Christopher Klamm presented our benchmark project at APSA Workshop 2026
Summary
Christopher Klamm presented our project, Evaluating Large Language Models for Multilingual Policy Coding: A Transparent Benchmarking and Reporting Framework, at APSA Workshop 2026 on 15-16 April 2026.
The presentation introduced the benchmark’s core design and broader methodological motivation. It outlined how the project develops a transparent and reproducible framework for evaluating LLMs and fine-tuned models on multilingual policy agenda annotation in parliamentary speeches, with particular attention to cross-country comparability, reporting standards, and benchmark quality.

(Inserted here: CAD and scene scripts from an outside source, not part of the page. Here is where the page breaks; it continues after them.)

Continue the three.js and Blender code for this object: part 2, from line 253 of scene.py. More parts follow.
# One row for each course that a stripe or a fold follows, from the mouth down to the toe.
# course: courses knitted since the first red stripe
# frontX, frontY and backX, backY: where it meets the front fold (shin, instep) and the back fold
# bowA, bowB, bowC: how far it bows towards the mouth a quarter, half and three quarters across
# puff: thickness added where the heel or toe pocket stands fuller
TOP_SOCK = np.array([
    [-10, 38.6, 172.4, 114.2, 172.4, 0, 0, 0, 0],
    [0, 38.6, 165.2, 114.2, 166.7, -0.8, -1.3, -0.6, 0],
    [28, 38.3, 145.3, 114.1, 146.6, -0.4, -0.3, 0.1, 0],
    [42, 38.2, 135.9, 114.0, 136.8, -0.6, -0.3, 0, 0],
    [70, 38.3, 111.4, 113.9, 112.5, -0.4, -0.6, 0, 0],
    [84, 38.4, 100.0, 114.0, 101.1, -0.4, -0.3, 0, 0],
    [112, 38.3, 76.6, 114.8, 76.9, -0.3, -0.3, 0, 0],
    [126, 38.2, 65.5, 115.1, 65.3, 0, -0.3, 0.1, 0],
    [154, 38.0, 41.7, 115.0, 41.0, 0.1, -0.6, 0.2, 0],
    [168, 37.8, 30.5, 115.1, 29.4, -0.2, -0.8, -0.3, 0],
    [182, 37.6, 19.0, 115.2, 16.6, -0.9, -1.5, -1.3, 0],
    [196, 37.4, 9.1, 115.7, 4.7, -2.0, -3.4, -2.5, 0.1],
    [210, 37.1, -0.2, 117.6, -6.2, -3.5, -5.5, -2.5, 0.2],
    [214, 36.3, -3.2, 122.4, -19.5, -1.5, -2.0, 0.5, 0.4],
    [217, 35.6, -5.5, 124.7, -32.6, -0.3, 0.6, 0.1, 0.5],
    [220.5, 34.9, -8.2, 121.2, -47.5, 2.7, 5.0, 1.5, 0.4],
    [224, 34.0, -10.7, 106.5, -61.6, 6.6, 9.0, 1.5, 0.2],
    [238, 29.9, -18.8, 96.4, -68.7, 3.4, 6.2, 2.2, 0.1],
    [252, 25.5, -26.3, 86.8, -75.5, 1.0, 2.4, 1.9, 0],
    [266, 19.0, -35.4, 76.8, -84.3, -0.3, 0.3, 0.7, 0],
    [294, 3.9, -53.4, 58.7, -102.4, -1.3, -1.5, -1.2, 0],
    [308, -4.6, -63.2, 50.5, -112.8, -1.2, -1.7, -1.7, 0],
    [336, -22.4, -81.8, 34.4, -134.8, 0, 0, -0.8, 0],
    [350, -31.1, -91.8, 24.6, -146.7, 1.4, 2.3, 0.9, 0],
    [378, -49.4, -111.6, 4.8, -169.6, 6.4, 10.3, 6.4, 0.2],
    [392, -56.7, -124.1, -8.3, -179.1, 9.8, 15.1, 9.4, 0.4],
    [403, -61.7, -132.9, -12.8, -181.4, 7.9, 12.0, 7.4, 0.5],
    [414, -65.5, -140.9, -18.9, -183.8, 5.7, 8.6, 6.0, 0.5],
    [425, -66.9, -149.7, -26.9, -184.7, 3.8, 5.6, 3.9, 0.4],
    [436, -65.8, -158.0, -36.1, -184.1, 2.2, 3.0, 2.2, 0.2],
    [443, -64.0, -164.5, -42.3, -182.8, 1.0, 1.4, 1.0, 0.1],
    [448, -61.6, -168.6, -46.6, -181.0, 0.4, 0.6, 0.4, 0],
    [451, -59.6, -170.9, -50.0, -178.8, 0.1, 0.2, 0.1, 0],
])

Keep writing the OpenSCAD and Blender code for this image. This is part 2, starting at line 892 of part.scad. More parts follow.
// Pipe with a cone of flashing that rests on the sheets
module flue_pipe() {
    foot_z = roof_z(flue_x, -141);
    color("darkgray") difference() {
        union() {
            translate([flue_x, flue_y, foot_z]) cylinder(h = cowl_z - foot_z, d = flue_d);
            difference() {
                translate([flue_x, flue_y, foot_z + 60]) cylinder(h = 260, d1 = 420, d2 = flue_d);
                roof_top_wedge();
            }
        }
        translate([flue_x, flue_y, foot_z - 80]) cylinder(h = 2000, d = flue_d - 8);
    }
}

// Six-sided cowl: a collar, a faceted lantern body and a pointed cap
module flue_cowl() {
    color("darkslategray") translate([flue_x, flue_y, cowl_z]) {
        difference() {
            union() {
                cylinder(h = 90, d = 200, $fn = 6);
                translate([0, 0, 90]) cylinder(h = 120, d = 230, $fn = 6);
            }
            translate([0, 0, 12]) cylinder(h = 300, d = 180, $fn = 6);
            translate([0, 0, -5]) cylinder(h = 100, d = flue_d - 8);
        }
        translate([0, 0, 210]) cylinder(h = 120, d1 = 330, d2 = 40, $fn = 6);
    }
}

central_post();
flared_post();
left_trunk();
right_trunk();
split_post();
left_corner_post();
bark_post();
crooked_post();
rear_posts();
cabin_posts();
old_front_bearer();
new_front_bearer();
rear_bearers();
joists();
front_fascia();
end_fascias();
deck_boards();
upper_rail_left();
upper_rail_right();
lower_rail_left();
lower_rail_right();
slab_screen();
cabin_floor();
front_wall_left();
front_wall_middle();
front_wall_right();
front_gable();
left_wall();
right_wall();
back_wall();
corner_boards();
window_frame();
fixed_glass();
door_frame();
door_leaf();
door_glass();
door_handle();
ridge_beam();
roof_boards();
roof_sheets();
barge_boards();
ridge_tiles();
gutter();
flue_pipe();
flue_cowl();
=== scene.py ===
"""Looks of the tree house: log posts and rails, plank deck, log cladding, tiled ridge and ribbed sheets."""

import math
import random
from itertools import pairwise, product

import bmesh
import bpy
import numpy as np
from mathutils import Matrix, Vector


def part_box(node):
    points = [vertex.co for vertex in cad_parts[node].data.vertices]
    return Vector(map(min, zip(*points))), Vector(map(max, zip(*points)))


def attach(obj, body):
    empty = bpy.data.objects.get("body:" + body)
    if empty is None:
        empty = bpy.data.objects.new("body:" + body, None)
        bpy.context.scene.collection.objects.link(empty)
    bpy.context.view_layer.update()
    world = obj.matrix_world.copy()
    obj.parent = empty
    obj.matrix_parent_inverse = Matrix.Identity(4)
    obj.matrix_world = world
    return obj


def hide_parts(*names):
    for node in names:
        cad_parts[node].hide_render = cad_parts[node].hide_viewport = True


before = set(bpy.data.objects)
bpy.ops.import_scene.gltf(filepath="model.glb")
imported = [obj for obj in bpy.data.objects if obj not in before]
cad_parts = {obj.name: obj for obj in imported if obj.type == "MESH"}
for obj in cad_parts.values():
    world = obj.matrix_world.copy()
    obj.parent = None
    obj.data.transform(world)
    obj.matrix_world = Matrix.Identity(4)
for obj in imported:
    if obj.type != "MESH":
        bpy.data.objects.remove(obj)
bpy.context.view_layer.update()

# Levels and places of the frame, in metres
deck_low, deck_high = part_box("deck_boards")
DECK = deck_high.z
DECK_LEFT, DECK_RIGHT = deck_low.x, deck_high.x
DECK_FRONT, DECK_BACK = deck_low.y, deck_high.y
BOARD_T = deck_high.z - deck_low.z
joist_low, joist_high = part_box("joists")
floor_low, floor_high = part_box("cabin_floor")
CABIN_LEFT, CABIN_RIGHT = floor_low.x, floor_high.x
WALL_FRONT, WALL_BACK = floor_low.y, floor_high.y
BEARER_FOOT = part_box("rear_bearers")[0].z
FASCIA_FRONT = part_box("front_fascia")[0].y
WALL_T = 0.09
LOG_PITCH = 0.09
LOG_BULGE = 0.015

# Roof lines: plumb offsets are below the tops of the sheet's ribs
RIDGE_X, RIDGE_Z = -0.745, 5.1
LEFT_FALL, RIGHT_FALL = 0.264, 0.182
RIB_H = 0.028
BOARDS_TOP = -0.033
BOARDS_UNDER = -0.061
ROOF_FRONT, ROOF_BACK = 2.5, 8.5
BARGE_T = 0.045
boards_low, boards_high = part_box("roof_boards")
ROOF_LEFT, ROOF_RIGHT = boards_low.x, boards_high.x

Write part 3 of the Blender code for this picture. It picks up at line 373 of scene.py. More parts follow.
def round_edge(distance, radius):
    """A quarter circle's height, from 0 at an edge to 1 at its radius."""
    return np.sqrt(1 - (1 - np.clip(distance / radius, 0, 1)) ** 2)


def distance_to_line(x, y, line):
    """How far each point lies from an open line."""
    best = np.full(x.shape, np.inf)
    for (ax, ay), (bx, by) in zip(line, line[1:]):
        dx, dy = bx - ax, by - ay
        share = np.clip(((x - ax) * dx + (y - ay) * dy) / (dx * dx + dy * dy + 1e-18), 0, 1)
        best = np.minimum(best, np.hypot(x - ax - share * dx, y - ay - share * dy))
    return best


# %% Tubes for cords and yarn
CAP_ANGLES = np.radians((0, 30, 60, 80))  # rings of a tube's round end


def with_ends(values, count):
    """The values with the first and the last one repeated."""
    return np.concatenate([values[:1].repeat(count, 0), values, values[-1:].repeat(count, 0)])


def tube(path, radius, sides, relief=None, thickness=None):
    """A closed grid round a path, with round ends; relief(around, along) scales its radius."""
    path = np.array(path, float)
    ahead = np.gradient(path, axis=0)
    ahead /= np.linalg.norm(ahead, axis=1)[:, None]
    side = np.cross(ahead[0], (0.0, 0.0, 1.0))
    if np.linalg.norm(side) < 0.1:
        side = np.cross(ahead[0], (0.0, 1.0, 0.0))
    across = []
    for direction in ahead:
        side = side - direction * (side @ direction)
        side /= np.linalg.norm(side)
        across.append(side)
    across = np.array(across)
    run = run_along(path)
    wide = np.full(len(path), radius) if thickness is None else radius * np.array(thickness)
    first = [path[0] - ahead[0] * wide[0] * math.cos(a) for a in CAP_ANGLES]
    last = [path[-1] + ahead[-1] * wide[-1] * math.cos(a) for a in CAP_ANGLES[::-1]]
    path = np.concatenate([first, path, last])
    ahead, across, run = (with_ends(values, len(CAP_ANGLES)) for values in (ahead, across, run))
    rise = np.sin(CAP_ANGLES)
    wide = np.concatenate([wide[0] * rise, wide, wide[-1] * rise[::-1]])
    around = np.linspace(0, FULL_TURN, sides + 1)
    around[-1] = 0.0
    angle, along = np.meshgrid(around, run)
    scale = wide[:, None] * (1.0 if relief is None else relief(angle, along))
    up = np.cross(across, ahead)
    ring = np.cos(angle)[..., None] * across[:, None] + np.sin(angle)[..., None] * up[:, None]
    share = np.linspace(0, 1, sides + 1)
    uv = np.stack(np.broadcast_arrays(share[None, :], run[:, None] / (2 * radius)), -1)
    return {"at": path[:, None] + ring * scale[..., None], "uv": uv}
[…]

The workshop provided an opportunity to share the project with researchers working on computational methods across the political science research lifecycle and to discuss how benchmarking, validation, and reporting can be strengthened in the use of AI and machine learning for political science research.
Key highlight
A central highlight of the presentation was a comparative plot showing entropy threshold values across all countries and major policy topics. The figure illustrates how uncertainty varies across labels and national contexts, and how entropy-based thresholds can be used to distinguish higher-confidence from more uncertain benchmark cases. This is an important component of the project’s benchmarking framework, as it helps make the quality and comparability of the labelled data more transparent.